Frequently Asked Questions
How is MDA different from SpaceX or other launch companies?
MDA supplies infrastructure and services to the space industry rather than operating rockets or owning constellations. It’s analogous to an equipment manufacturer or utilities company versus an airline or shipping line. MDA profits whether SpaceX launches once a month or weekly, whereas SpaceX’s revenue depends directly on launch volume.
What is the “picks and shovels” metaphor?
During the California Gold Rush, the most reliable profits often went to suppliers of picks, shovels, and provisions rather than to miners themselves. Applied to space, MDA supplies critical tools and services to companies exploiting space, regardless of whether those companies succeed or fail individually.
What are the main revenue drivers for MDA?
Satellite Earth observation and imagery, geospatial analytics and services, space robotics and on-orbit servicing development, and satellite communications ground stations and antenna systems.
What is the biggest risk to MDA’s business?

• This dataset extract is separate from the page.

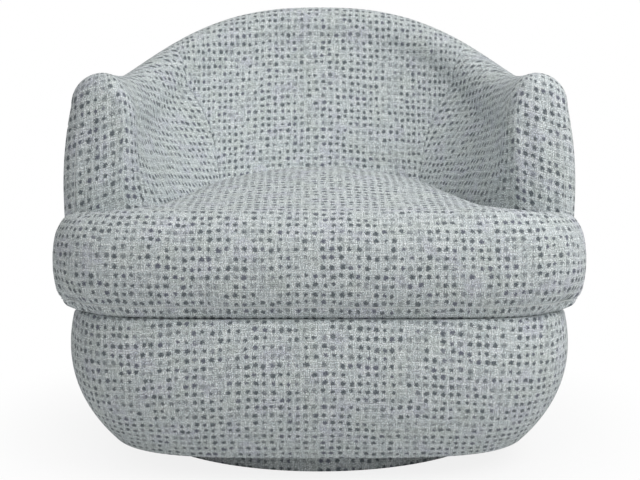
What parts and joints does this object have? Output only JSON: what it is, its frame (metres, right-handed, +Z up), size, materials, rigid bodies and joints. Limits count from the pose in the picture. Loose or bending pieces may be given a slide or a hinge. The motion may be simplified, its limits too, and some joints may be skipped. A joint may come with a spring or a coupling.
{
  "type": "swivel rocker chair",
  "caption": "Fully upholstered swivel rocker: rounded tub back flowing into curved arms, a crowned T-shaped seat cushion, a bowl-shaped body and a low round plinth.",
  "frame": {"origin": "on the floor, on the swivel axis, under the middle of the chair", "axes": "+Z up; the chair faces -Y; +X is to the left of someone sitting in it"},
  "size_m": [0.85, 0.8898, 0.779],
  "materials": {
    "cover": "pale grey-blue woven cloth with irregular dark slate dots",
    "wood": "bare kiln-dried frame timber",
    "steel": "zinc-plated pressed steel and spring wire",
    "dark_steel": "blackened steel",
    "jute": "jute webbing and deck padding",
    "cambric": "black dust-cover cloth",
    "nylon": "nylon glide",
    "rubber": "matt rubber"
  },
  "bodies": {
    "plinth": {"plinth_ring": "wood", "plinth_cover": "cover", "plinth_board": "wood", "glide_1": "nylon", "glide_2": "nylon", "glide_3": "nylon", "glide_4": "nylon", "lower_race": "steel", "ball_ring": "dark_steel", "king_bolt": "dark_steel"},
    "turntable": {"upper_race": "steel", "rocker_cradle": "steel", "pivot_bolt_right": "dark_steel", "pivot_bolt_left": "dark_steel", "rocker_spring_1": "steel", "rocker_spring_2": "steel", "rocker_spring_3": "steel", "rocker_spring_4": "steel", "bumper_front": "rubber", "bumper_rear": "rubber"},
    "chair": {"rocker_plate": "steel", "cross_rail_front": "wood", "cross_rail_rear": "wood", "seat_rail_right": "wood", "seat_rail_left": "wood", "seat_rail_rear": "wood", "seat_rail_front": "wood", "corner_block_right": "wood", "corner_block_left": "wood", "arm_post_right": "wood", "wing_post_right": "wood", "back_post_right": "wood", "arm_post_left": "wood", "wing_post_left": "wood", "back_post_left": "wood", "arm_top_rail_right": "wood", "arm_top_rail_left": "wood", "back_top_rail": "wood", "seat_spring_1": "steel", "seat_spring_2": "steel", "seat_spring_3": "steel", "seat_spring_4": "steel", "seat_spring_5": "steel", "seat_deck": "jute", "dust_cover": "cambric", "body_band_front": "cover", "body_band_rear": "cover", "inside_arm_right": "cover", "outside_arm_right": "cover", "arm_front_right": "cover", "inside_arm_left": "cover", "outside_arm_left": "cover", "arm_front_left": "cover", "inside_back": "cover", "outside_back": "cover", "back_webbing": "jute", "seat_cushion": "cover"}
  },
  "joints": [
    {"name": "swivel_turn", "type": "hinge", "parent": "plinth", "child": "turntable", "pos_m": [0, 0, 0.0862], "axis": [0, 0, 1], "continuous": true},
    {"name": "rock_tilt", "type": "hinge", "parent": "turntable", "child": "chair", "pos_m": [0, 0, 0.14], "axis": [1, 0, 0], "range_deg": [-4.5, 4.5], "stiffness_Nm_per_rad": 340, "springref_deg": -2.63, "deforming": ["rocker_spring_1", "rocker_spring_2", "rocker_spring_3", "rocker_spring_4"]}
  ]
}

Geopolitical restrictions on space technology sales, government vertical integration (building in-house alternatives), commoditization of geospatial data, and increased competition from international players and startups.
Is MDA profitable now?
Yes, MDA generates positive operating cash flow from established segments like communications and satellite imagery. Newer segments like on-orbit servicing are still in development and absorb R&D investment but haven’t yet scaled to high-volume profitability.
How much of MDA’s business is government versus commercial?
Both are significant. Government customers (U.S., Canadian, and allied nations) represent a substantial portion and provide contract stability, while commercial segments like agricultural and insurance data services are growing. The exact split varies by business unit and changes over time.